Slicing through the centre of the space like petrified lightning was a luminous glass filament suspended from the ceiling called How Deep is Time, a visual projection and prognostic of changing sea levels. The unknown future is crystallised in this work, forecasting different sea levels, all slightly different, but equally critical for humanity, as a warning and an appreciative critique.
My personal favourite was the array of black dots varying in diameter, arranged on petite white canvases on the wall - Live/Leave, a record of the state of mental health of countries, based on official figures of suicide rates around the world. Highlighting individual choices, the installation could also be interpreted as the state of happiness of countries.

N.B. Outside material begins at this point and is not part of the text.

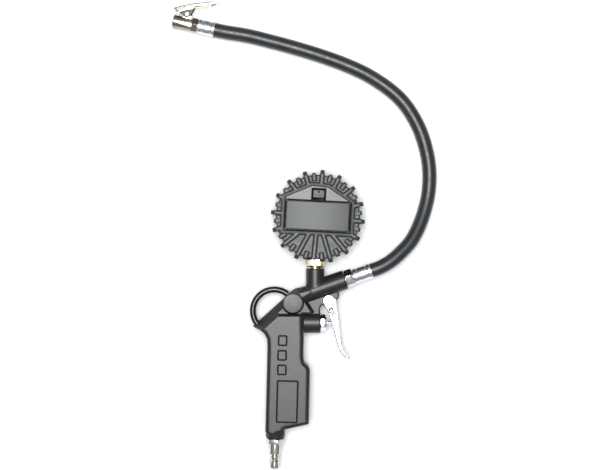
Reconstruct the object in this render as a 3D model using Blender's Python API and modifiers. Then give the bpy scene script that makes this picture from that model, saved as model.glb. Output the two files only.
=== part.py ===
"""Tire inflator gun, laid on its side: pistol body, digital gauge in a rubber boot, hose and clip-on chuck.

World frame: +Z up, the surface it lies on at z = 0, +Y from the grip's foot towards the gauge.
Lengths below are in millimetres in the plane of the gun, with z counted from the gun's mid-plane.
"""
import math

import bmesh
import bpy
from mathutils import Matrix, Vector

MM = 0.001
GAP = 0.3                       # gap left between pieces that touch
ROUND = 20                      # sides of a round piece
SHARP = math.radians(35)        # edges sharper than this stay sharp when shaded

# Where the gun's plane lies, and the shift that centres gun and gauge on the world origin
MID_HEIGHT = 18.0
CENTRING = (0.94, 0.08)

# Gun body
GRIP_FOOT = (-29.6, -105.9)     # mouth of the air inlet
GRIP_LEAN = math.radians(1.5)
GRIP_HALF = 12.5
HEAD_HALF = 9.5
WEB_HALF = 4.6
INLET_PIPE_R = 8.6
BARREL_MOUTH = (33.4, 36.1)
BARREL_RISE = math.radians(19.2)
BARREL_R = 8.8
GAUGE_PORT = (6.3, 46.0)
GAUGE_PORT_R = 8.35
JUNCTION = (-13.7, 15.2)        # where the air passages meet, under the side caps
CAP_R = 8.85
PASSAGE_R = 3.0
LOOP_CENTRE = (-30.0, 8.8)
LOOP_R = 19.2
LOOP_WIRE_R = 2.7
LOOP_ENDS = (math.radians(50), math.radians(222))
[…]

Providing a visual tool, a snapshot for visitors to see the world as it currently stands, it lays bare the weight and consequence that depression has on our well-being, via the estimated suicide rates of the represented countries, where, the smaller the dots, the lesser the rates of suicide. Lehanneur chose this shape as a dialect of absence, or alternatively, a depiction of those who stayed - the best way to represent them was to not represent them – the absence taking on the shape of a gaping black hole, as the rest of the white canvas stretches with bright hope, evocative of those who chose to live.
The ivory white canvases as a backdrop also served as a direct visual evocation of it being an icon in the art world. The piece thus exists as artwork while being a visual representation of data.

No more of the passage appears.